DATA:
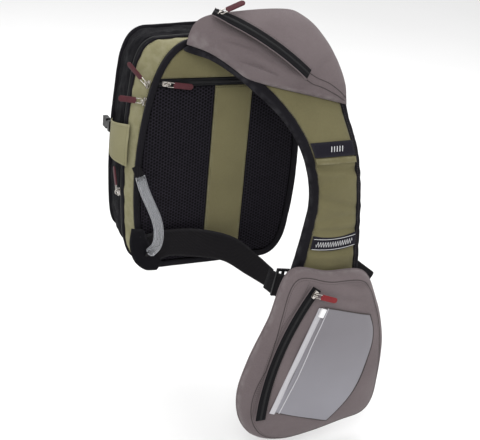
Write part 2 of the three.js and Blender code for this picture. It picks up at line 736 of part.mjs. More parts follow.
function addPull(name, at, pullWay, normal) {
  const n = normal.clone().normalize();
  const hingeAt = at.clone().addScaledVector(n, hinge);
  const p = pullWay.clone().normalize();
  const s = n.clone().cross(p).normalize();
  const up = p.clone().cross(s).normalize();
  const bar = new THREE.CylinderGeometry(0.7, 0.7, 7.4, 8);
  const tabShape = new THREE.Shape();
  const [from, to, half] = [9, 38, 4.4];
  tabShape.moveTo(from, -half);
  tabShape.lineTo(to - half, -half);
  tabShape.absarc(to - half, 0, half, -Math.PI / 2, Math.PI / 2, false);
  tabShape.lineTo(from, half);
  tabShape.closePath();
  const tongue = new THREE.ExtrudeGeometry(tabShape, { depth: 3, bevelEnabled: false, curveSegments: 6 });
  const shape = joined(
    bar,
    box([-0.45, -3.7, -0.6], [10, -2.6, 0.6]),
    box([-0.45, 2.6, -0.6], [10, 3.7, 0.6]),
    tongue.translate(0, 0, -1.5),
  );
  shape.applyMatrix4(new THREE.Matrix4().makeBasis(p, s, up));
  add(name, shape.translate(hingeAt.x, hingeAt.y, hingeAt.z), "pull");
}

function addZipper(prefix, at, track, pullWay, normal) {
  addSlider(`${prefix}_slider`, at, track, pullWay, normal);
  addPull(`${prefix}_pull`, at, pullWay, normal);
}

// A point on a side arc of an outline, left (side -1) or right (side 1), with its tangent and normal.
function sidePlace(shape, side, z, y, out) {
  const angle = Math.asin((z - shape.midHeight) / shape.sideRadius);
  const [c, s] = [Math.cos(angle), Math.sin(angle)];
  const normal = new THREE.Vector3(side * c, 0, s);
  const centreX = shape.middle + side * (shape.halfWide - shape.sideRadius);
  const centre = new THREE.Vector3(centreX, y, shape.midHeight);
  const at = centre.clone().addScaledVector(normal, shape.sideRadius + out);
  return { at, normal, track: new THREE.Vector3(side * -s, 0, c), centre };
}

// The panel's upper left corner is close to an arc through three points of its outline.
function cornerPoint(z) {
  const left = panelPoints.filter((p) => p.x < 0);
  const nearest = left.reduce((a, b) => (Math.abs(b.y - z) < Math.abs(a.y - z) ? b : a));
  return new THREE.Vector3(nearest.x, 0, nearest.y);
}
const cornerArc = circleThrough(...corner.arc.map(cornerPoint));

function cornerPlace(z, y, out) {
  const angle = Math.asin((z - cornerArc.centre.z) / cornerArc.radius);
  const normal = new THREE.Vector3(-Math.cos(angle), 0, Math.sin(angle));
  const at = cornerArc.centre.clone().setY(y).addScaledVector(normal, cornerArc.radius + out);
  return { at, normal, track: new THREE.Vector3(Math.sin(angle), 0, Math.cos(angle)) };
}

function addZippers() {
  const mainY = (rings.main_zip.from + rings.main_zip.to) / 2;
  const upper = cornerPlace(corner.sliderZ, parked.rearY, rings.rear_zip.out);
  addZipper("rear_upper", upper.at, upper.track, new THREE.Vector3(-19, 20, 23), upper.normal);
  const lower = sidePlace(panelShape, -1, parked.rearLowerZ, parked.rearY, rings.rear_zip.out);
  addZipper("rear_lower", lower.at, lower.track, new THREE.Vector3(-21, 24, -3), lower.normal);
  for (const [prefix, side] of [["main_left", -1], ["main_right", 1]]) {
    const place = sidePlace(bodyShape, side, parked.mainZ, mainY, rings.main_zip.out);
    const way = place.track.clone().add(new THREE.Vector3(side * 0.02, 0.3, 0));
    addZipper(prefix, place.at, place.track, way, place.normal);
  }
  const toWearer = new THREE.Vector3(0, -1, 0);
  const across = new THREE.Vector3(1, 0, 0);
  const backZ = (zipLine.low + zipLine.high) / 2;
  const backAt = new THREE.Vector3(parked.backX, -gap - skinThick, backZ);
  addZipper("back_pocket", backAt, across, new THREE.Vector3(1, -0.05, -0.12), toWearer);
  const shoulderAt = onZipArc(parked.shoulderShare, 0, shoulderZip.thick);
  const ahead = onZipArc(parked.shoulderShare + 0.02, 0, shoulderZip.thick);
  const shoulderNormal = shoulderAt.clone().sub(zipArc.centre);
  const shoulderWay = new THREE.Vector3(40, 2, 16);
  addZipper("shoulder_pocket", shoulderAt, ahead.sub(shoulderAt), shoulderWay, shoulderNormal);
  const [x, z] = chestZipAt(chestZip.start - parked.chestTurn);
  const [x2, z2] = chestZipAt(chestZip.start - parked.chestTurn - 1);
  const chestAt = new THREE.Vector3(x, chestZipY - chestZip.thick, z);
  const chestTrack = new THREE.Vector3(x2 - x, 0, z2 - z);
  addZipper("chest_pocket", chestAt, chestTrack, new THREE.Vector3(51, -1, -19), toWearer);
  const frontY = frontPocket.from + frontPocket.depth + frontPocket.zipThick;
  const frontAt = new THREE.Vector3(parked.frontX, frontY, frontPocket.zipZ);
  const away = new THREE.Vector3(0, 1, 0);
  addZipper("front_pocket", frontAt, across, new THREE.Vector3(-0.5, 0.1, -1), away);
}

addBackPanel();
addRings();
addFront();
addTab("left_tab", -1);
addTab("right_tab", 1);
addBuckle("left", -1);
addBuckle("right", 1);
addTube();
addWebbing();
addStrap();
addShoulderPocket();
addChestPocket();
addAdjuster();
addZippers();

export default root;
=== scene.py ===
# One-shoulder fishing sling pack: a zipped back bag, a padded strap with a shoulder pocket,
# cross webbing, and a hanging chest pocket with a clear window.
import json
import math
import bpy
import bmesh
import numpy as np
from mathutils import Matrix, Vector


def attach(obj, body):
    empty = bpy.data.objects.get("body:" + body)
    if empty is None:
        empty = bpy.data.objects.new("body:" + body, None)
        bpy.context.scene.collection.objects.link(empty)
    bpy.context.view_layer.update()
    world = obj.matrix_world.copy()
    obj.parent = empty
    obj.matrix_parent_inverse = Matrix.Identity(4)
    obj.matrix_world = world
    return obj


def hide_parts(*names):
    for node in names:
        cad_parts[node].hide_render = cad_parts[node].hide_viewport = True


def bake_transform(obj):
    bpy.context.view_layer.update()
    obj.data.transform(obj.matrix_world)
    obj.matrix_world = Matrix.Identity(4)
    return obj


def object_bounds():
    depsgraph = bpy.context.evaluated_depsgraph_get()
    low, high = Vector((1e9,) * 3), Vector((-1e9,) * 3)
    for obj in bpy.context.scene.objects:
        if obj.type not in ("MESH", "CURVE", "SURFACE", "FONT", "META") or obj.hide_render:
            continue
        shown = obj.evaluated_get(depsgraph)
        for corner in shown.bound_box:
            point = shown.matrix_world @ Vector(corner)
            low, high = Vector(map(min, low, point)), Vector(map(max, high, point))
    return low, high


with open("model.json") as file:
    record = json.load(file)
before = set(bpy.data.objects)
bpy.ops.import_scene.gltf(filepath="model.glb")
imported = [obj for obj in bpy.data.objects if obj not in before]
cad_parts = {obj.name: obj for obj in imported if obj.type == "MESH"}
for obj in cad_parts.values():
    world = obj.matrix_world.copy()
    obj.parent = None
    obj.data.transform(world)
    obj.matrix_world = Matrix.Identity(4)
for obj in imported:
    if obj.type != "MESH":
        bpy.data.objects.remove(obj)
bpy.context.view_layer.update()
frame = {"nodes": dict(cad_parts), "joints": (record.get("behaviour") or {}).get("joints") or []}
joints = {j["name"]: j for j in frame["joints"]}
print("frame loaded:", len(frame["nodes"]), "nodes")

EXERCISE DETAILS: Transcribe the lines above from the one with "addBackPanel();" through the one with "depsgraph = bpy.context.evaluated_depsgraph_get()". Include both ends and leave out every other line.

FULL SOLUTION:
addBackPanel();
addRings();
addFront();
addTab("left_tab", -1);
addTab("right_tab", 1);
addBuckle("left", -1);
addBuckle("right", 1);
addTube();
addWebbing();
addStrap();
addShoulderPocket();
addChestPocket();
addAdjuster();
addZippers();

export default root;
=== scene.py ===
# One-shoulder fishing sling pack: a zipped back bag, a padded strap with a shoulder pocket,
# cross webbing, and a hanging chest pocket with a clear window.
import json
import math
import bpy
import bmesh
import numpy as np
from mathutils import Matrix, Vector


def attach(obj, body):
    empty = bpy.data.objects.get("body:" + body)
    if empty is None:
        empty = bpy.data.objects.new("body:" + body, None)
        bpy.context.scene.collection.objects.link(empty)
    bpy.context.view_layer.update()
    world = obj.matrix_world.copy()
    obj.parent = empty
    obj.matrix_parent_inverse = Matrix.Identity(4)
    obj.matrix_world = world
    return obj


def hide_parts(*names):
    for node in names:
        cad_parts[node].hide_render = cad_parts[node].hide_viewport = True


def bake_transform(obj):
    bpy.context.view_layer.update()
    obj.data.transform(obj.matrix_world)
    obj.matrix_world = Matrix.Identity(4)
    return obj


def object_bounds():
    depsgraph = bpy.context.evaluated_depsgraph_get()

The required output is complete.